▸ **Task to complete**
Copy out the complete listing, word for word.

▸ **Raw data**
◆ ◆ ◆
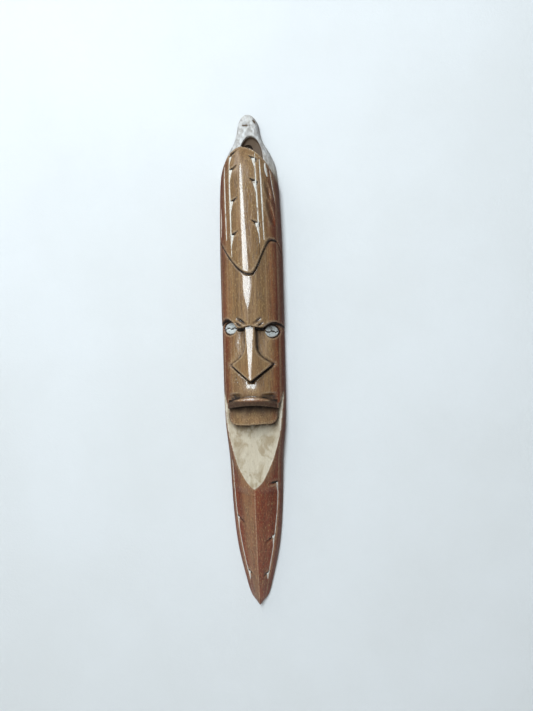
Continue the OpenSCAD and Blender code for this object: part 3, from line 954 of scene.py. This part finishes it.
def calc(tree, operation, a, b=0.0, clamp=False):
    node = tree.nodes.new("ShaderNodeMath")
    node.operation, node.use_clamp = operation, clamp
    feed(tree, node.inputs[0], a)
    feed(tree, node.inputs[1], b)
    return node.outputs[0]


def times(tree, a, b, clamp=False):
    return calc(tree, "MULTIPLY", a, b, clamp)


def plus(tree, a, b, clamp=False):
    return calc(tree, "ADD", a, b, clamp)


def blend_colour(tree, share, a, b, mode="MIX"):
    node = tree.nodes.new("ShaderNodeMix")
    node.data_type, node.blend_type, node.clamp_factor = "RGBA", mode, True
    for name, value in (("Factor_Float", share), ("A_Color", a), ("B_Color", b)):
        feed(tree, next(s for s in node.inputs if s.identifier == name), value)
    return next(s for s in node.outputs if s.identifier == "Result_Color")


def step_up(tree, value, low, high, to_low=0.0, to_high=1.0):
    node = tree.nodes.new("ShaderNodeMapRange")
    node.interpolation_type = "SMOOTHSTEP"
    for name, v in (("Value", value), ("From Min", low), ("From Max", high),
                    ("To Min", to_low), ("To Max", to_high)):
        feed(tree, node.inputs[name], v)
    return node.outputs["Result"]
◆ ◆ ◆
▸ **Response to this task**
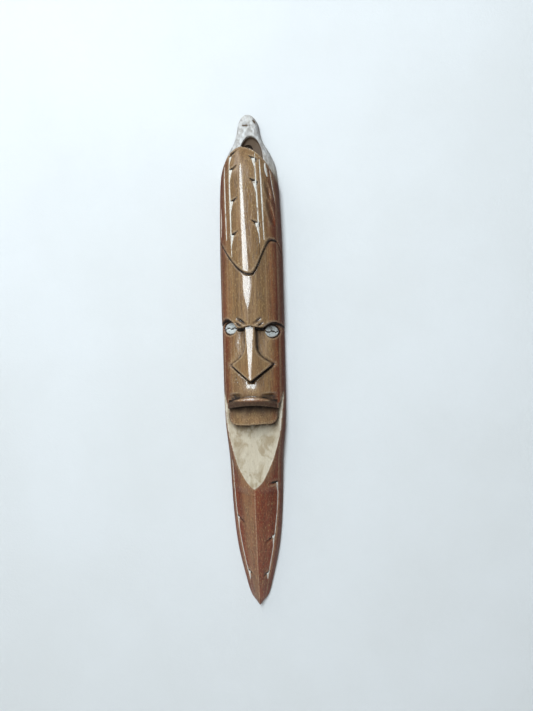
Continue the OpenSCAD and Blender code for this object: part 3, from line 954 of scene.py. This part finishes it.
def calc(tree, operation, a, b=0.0, clamp=False):
    node = tree.nodes.new("ShaderNodeMath")
    node.operation, node.use_clamp = operation, clamp
    feed(tree, node.inputs[0], a)
    feed(tree, node.inputs[1], b)
    return node.outputs[0]


def times(tree, a, b, clamp=False):
    return calc(tree, "MULTIPLY", a, b, clamp)


def plus(tree, a, b, clamp=False):
    return calc(tree, "ADD", a, b, clamp)


def blend_colour(tree, share, a, b, mode="MIX"):
    node = tree.nodes.new("ShaderNodeMix")
    node.data_type, node.blend_type, node.clamp_factor = "RGBA", mode, True
    for name, value in (("Factor_Float", share), ("A_Color", a), ("B_Color", b)):
        feed(tree, next(s for s in node.inputs if s.identifier == name), value)
    return next(s for s in node.outputs if s.identifier == "Result_Color")


def step_up(tree, value, low, high, to_low=0.0, to_high=1.0):
    node = tree.nodes.new("ShaderNodeMapRange")
    node.interpolation_type = "SMOOTHSTEP"
    for name, v in (("Value", value), ("From Min", low), ("From Max", high),
                    ("To Min", to_low), ("To Max", to_high)):
        feed(tree, node.inputs[name], v)
    return node.outputs["Result"]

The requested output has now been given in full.